这篇《殷周制度论》系王国维在辛亥革命后“尽弃前学,专治经史”之后的代表作, 而王氏自己也明言此文“于考据之中,寓经世之意”。〔26〕则其说殷周大变而隐指辛亥鼎革之意,不言而喻。此文已基本说出了殷周之变是制度与文化的根本兴废,且影响久远,足以称得上“大变革”。稍后他在提出近代“道出于二”这一根本变化时又说,“逮辛亥之变,而中国之政治学术,几全为新说所统一”。〔27〕则其视辛亥革命为制度与文化兴废的意思,亦甚明显。

不过,张东荪就不同意辛亥革命具有划时代的影响。在他看来,民国成立, “在表面上好像是一个更始的开端”,但这“只是俗人的见解”。实际上“民国的情形和前清末年并没有很显著的不同”。张氏进而推广说,在中国,“不论是政治的革命,抑或是社会的革命,都不足为真正的进步,所以革命尚不足作为划期之用”。〔28〕这或许只是张氏的“独到”见解,胡思敬在民国元年就说: “今日之乱,古所未有; 今日避乱之方,亦古所未闻。”〔29〕那是一位对民国非常不满的遗老针对同仁聚会所发的感慨,但胡氏显然感觉到文化、社会、生活方式等都已全面转变了。

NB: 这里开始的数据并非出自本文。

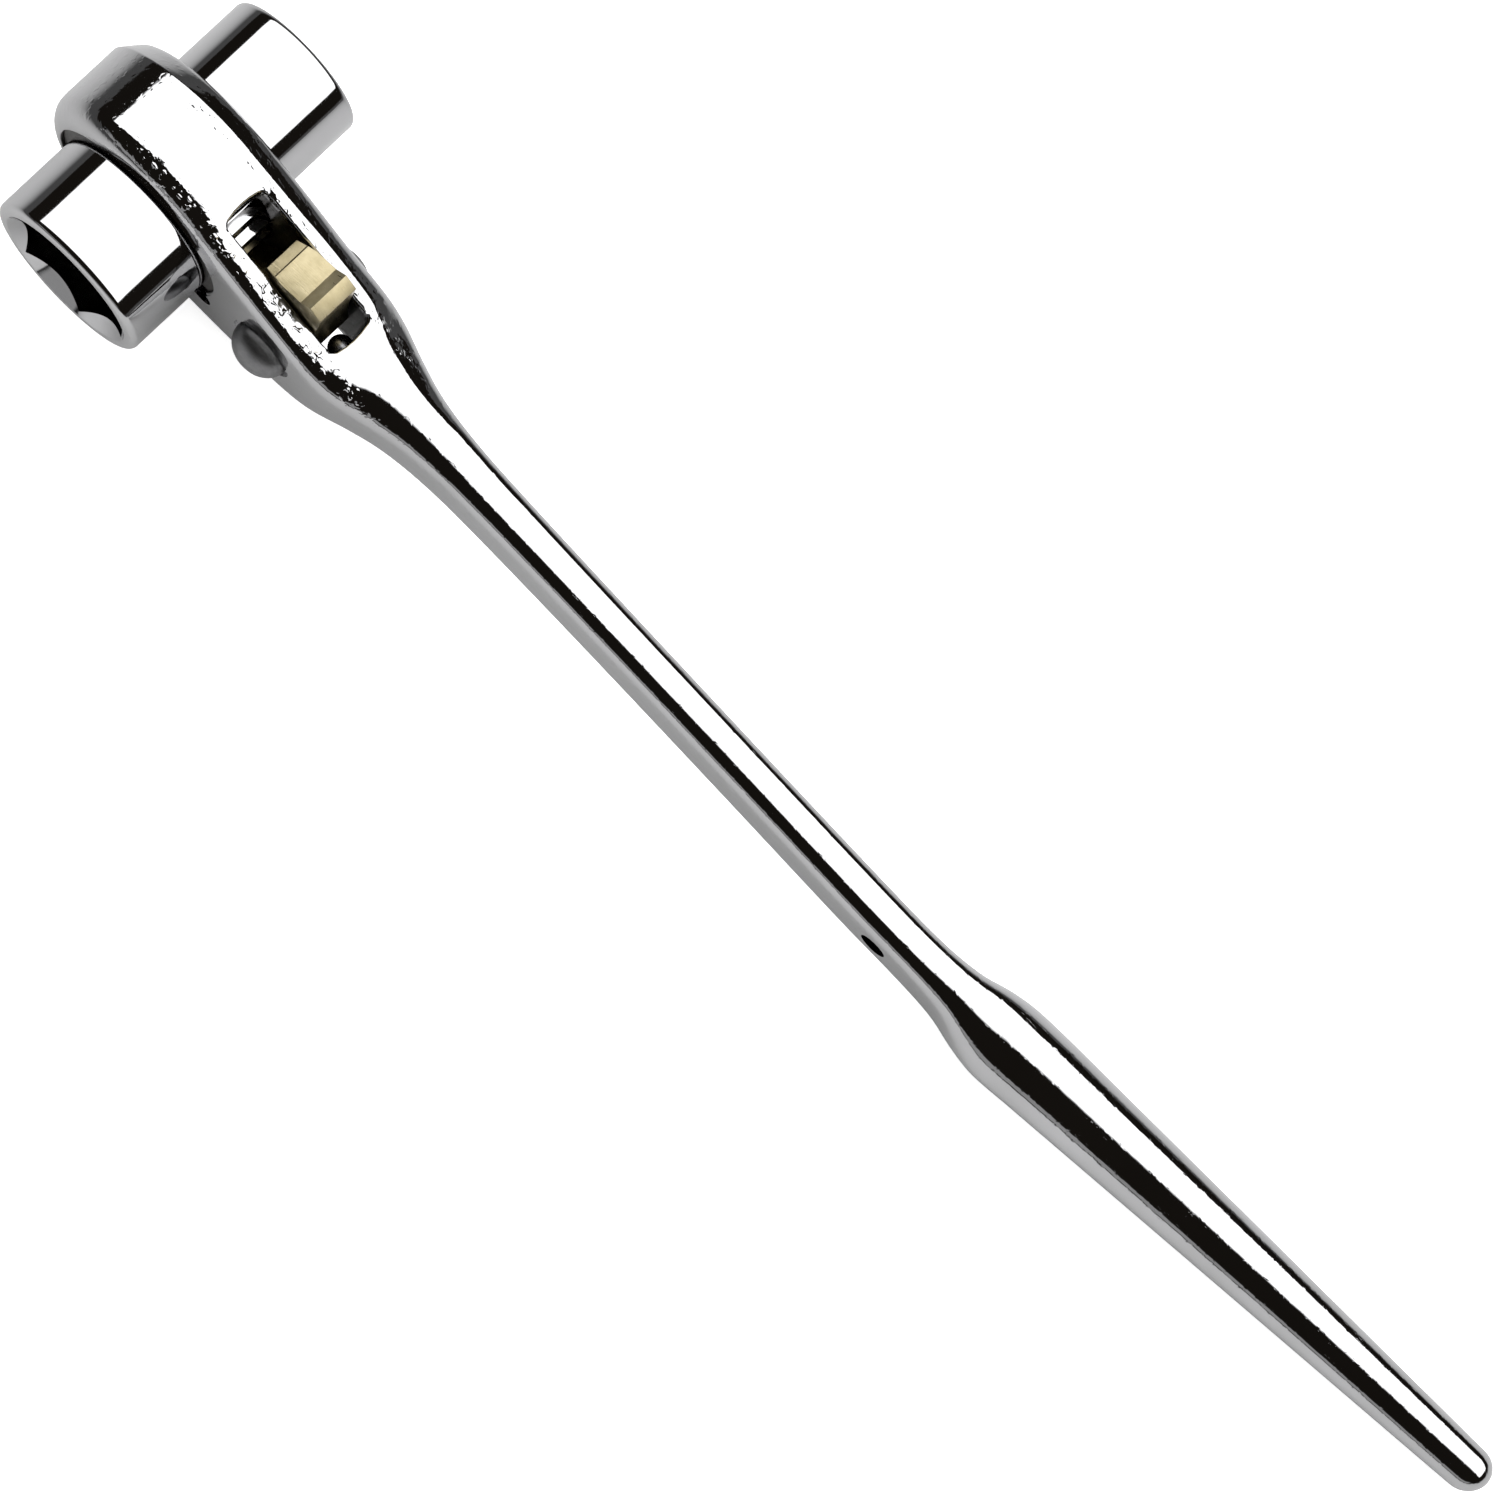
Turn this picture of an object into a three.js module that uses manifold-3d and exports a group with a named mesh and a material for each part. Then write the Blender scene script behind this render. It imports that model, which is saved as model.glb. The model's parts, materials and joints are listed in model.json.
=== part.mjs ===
// Reversible ratchet wrench with a double-ended socket and a podger spike handle.
// Millimetres. The wrench is drawn straight: X runs from the head to the spike's tip, Y is the
// socket axis and Z points out of the pawl window. layDown() then rests it on its head and tip.
import * as THREE from 'three';
import { mergeVertices } from 'three/addons/utils/BufferGeometryUtils.js';
import Module from 'manifold-3d';

const wasm = await Module();
wasm.setup();

// ---- driving dimensions ----
const headRadius = 21.5;
const headFaces = { low: -9.1, high: 10.2 };
const rimEdges = { low: [4.6, 5.0], high: [1.8, 3.4] };   // how far each edge round reaches in R and Y
const neckFaces = { low: -9.6, high: 9.4 };
const tipX = 298.5;

const gearTeeth = 24;
const gearTipRadius = 17;
const gearRootRadius = 15.35;
const gearHalfWidth = 4.5;
const toothTipAngle = 4;      // degrees of the pitch taken by a tooth's land
const toothRootAngle = 3.8;   // degrees taken by the floor of a gap

const largeSocket = { radius: 15.5, mouthY: -25, hexAcross: 22.2, depth: 17 };
const smallSocket = { radius: 13.3, mouthY: 26.9, hexAcross: 19.2, depth: 18 };
const throughHoleRadius = 8.6;
const mouthRound = 1.1;
const hexTurn = 37;           // degrees the hexes stand turned about the socket axis

const boreRadius = 17.3;
const shoulderY = 4.8;        // the bore ends here, and the wall beyond carries the small socket
const shoulderHoleRadius = 13.85;
const grooveRadius = 18.3;
const ringThickness = 0.9;
const ringFaceY = -8.3;
const seatGap = 0.3;

const windowStart = 11.5;
const windowEnd = 37.6;
const windowHalfWidth = 4.3;
const windowBulge = 0.7;

const pinX = 29.2;
const pinRadius = 2.5;
const rivetSeat = { radius: 6.1, depth: 0.4 };
const pawlSwing = 17.15;      // degrees from neutral to either engaged seat
const pawlHalfWidth = 3.97;
const hubRadius = 6.3;
const claw = { gapAngle: 30, tipRadius: 15.6, tipHalfWidth: 0.34, depth: 1.7, flank: 33 };

const plungerRadius = 2.2;
const plungerHoleRadius = 2.45;
const plungerHoleEnd = 52;
const lanyard = { x: 166, radius: 2.5 };

const roundSteps = 64;
const degrees = Math.PI / 180;
const polar = (radius, angle) => [radius * Math.cos(angle * degrees), radius * Math.sin(angle * degrees)];

// ---- materials ----
const finish = (name, color, roughness, metalness) => {
  const material = new THREE.MeshStandardMaterial({ color, roughness, metalness });
  material.name = name;
  return material;
};
const chrome = finish('forged_chrome', 0xd9dadd, 0.09, 1);
const socketChrome = finish('socket_chrome', 0xe2e3e6, 0.06, 1);
const nickel = finish('nickel_pawl', 0xc9ba94, 0.32, 1);
const rivetSteel = finish('rivet_steel', 0x8c8e90, 0.3, 1);
const springSteel = finish('spring_steel', 0x55585c, 0.35, 1);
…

梁漱溟也赞同辛亥革命具有划时代的意义。他引克鲁泡特金关于革命的意义在于短期内倾覆千百年的制度一说,以为辛亥革命是“中国封建解体后唯一之革命”——— “自它以前社会构造未曾变过,自它以后,社会构造乃非变不可。”不过他又说,辛亥革命虽“以一新构造代旧构造,以一新秩序代旧秩序”,但这一变革尚在进行中,“必待‘五四’新文化运动,直向旧礼教进攻,而后探及根本,中国乃真革命了”。〔30〕后一看法更接近李盛铎,即时代的转折正体现在文化的转变之上。具此意义者,才是“真革命”或“大革命”。

可以说,从清季开始,中国的思想论域中逐渐形成一种可以分割而又普遍存在的“大革命”观( 其“大”主要体现在全面、彻底、持久) ,因其在某种程度上是与进化和改造相通的,多少具有建设的意味。这样的广义“大革命”观延续了很久,转变成一种相对抽象的思路,成为许多提倡各类具体“革命”之人的一个重要预设。而“革命尚未成功”的流行声浪,又揭示出“大革命”在时空层面皆是可分也可合的。最重要的是,这一广义革命可以是非暴力的,其造成的最终改变却可能探及根本,导致天崩地裂的文化大转换。

同时,尽管很多中国读书人可能亲近民族( nation) 超过国家( state) , 近代中国的“革命”又与“国家”密不可分。胡适那句“革命是为什么? 岂不是为了要建立一个更好的中国”,〔31〕便最能凸显此意。1949 年后, “国家”与“革命”的关联有着相当微妙的发展。在我的记忆中,前些年的履历表格中就有“何时参加革命”一栏。那时“参加革命”和“参加工作”是可以互换的同义词。成为“国家职工”即获得“国家”承认的工作,在某种意义上也提示着以革命手段建立的“国家”对“革命”的象征性承认,特别意味深长。

在20 世纪很长一段时间里,“革命”与中国就是这样缠绵关联,剪不断、理还乱,为多少中国人耳熟能详,然而对不同的中国人又有着可能相去甚远的意涵。

西哲曾曰,凡是存在的都有其理由。 钱穆也说, “一种势力之获得存在而维持,必有其内在一番生命力”。〔32〕“革命”在20 世纪的中国,不仅存在和维持,且曾一度风靡,历久而不衰; 从一种开始仅有少数人鼓吹的革命观念,发展到能够积聚广泛热情的“革命形势”,造成政权的数次更迭,进而以“在朝革命”的特殊方式继续发展,这一生发的进程,亦必有其一番内在的生命力,还需要更进一步的深入研究。